The tortured romance between Diver and Nicole, whom the doctor eventually “cures” and marries, profiles Diver’s plunge into alcohol abuse and Nicole’s re-emergent psychosis (either schizophrenia or manic-depressive disorder), as well as the doctor’s brief yet destructive affair with young American actress, Rosemary. Though Dick is the mature one in the tryst, it is Rosemary’s strength of character, and Nicole’s eventual recovery and affair with soldier-of-fortune Tommy Barban that convinces the disintegrating doctor that his marriage, and his time with Rosemary are over. The writing is crisp and moves with rapidity, mirroring the “Jazz Age” vintage of the work. One comes away from the tale’s ending wishing that, someway, somehow, Fitzgerald’s friends could have saved he and Zelda from disaster, a disaster foreshadowed in this novel. But such was not to be …
5 stars out of 5. A classic tale of hubris, lust, longing, and downfall.
I’ve not read Mary Evans (pen name, George Eliot) before so I thought I’d give a listen. This is a very long audiobook: coming in at over thirty hours, perfect for listening to when walking the track at the local YMCA. Eliot weaves a comprehensive tale of life in the fictional English village of Middlemarch during the early-19th century (circa 1820s-30s), a time when, despite having lost the United States as a colonial territory, the Brits rule the waves and most of the world. In this lengthy, sprawling, domestic novel, Eliot centers her prose on a fairly remarkable young woman, nineteen-year-0ld Doreathea Brooke, who marries a man of means, Rev. Edward Casaubon, a codger nearly thirty years her senior. Casaubon is the most unloveable of the myriad characters Eliots sets upon her stage: an old fuddy-duddy who, given his youthful bride’s beauty, is convinced Doreathea is in love with a vagabond traveler, Will Ladislaw, a distant cousin of her husband’s. Though those suspicions are not, at that point, based on fact, Casaubon’s vitriol forces him to include provisions for disinheriting his wife should she remarry Ladislaw upon the old man’s demise.

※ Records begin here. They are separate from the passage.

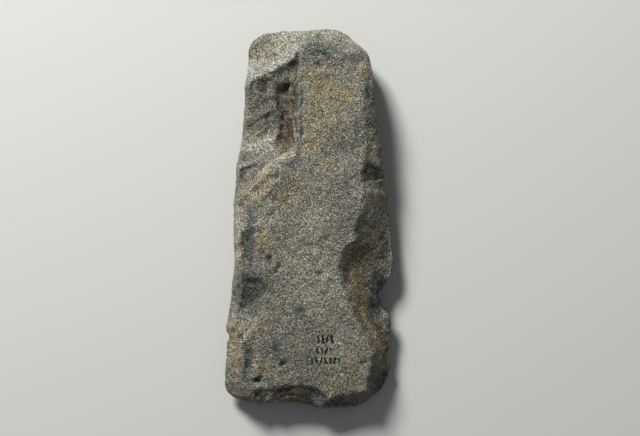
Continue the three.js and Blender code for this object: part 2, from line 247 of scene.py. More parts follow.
# y, shoulder x, foot x and height of the foot above the rim along the broken right side
RIGHT_SIDE = np.array([
    (-64, 17.4, 21, 1),
    (-58, 19, 23, 1),
    (-50, 20.8, 25, 1),
    (-45, 20.6, 24, 3),
    (-41, 19, 21.8, 4),
    (-37, 17.2, 19.6, 4.4),
    (-32, 14.6, 17, 4.8),
    (-27, 12.2, 14.8, 5),
    (-22, 10.6, 13.4, 5.2),
    (-18.5, 9.6, 13.4, 5.4),
    (-12, 9.6, 14, 5.6),
    (-9.8, 11, 15, 5.6),
    (-8.6, 14.2, 16.8, 5.6),
    (-3.5, 15.4, 18, 5.4),
    (2, 16.6, 20.6, 5.6),
    (8, 17.3, 22.2, 5.6),
    (12, 17.3, 22.4, 4.4),
    (17, 17.4, 22.8, 3.4),
    (20, 17.8, 23.4, 3.2),
    (24, 18.4, 23.6, 2.2),
    (29, 18.8, 23.2, 1),
    (34, 18.6, 22.6, 0.6),
    (40, 17.8, 22, 0.5),
    (46, 17.4, 21.6, 0.5),
    (56, 17.2, 20.4, 0.6),
    (62, 17, 18.4, 1),
])
STATION_BLUR = (-1.2, -0.6, 0, 0.6, 1.2)
SHELF_POWER = 1.2
NARROWEST_WALL = 0.5
NARROWEST_SHELF = 1.2

# Ribs left by slanting trims on the left side: they fade in leftwards from one x to another
RIBS = {"heading": 132, "crest": 20.6, "pitch": 4.9, "height": 0.45}
RIBS_WITHIN = {"middle": 18.5, "reach": 7.5, "start": -9.5, "full": -14.5}

# Width and slope of the last strip flaked off along the rim, above and below
UPPER_TRIM, UPPER_TRIM_SLOPE = 1.2, 2
LOWER_TRIM, LOWER_TRIM_SLOPE = 2.6, 1.5
LEAST_ABOVE_RIM = 0.5
LEAST_BELOW_RIM = 0.6

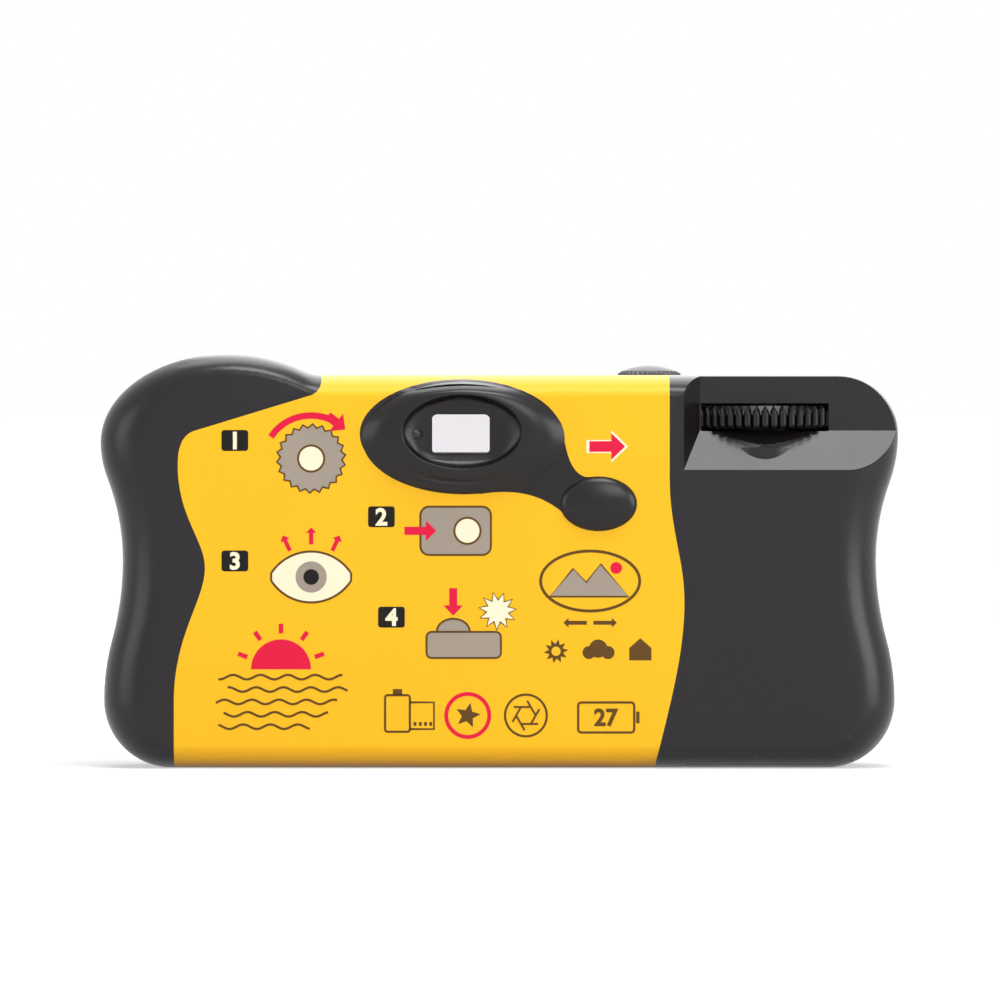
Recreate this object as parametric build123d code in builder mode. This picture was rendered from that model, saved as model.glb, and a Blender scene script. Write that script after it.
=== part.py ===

There are many other subplots and minor and major characters woven into the privileged, gentrified life of the plot’s principles. In its setting and characters, a reader might consider this to be the gentrified equivalent of Dickens. Each personage in the tale has his or her own story to tell and Eliot does a masterful job of merging varied storylines into a coherent, conclusive plot. While the language is, given the time period, somewhat foreign to today’s ear, and the setting of the tale in an English village is somewhat limiting in terms of the social and economic backgrounds of the characters, I found the book, as a whole, very satisfying, and well worth time spent walking the Y’s track to find out what happens to Doreathea and her companions.
4 stars out of 5
Finally, to prove I still actually read the written word, there’s this collection of essays written in the late 1970s and early 1980s by former newspaper and Door County (Wisconsin) resident Norbert Blei, to consider.
Last fall, as the leaves on the maples, oaks, aspen, and birch turned to glory, my wife René and I towed our travel trailer to a destination we both had never explored: the tourist mecca of northern Wisconsin, Door County. We camped at the KOA just south of Sturgeon Bay, the largest municipality on the peninsula, and by bicycle and car, explored the apple orchards, vineyards, fishing villages, and eateries of the storied county. At the infamous Al Johnson’s Swedish Restaurant in Sister Bay, I picked up this book while perusing the restaurant’s gift shop while waiting for a table. I was not disappointed by the food nor Blei’s prose.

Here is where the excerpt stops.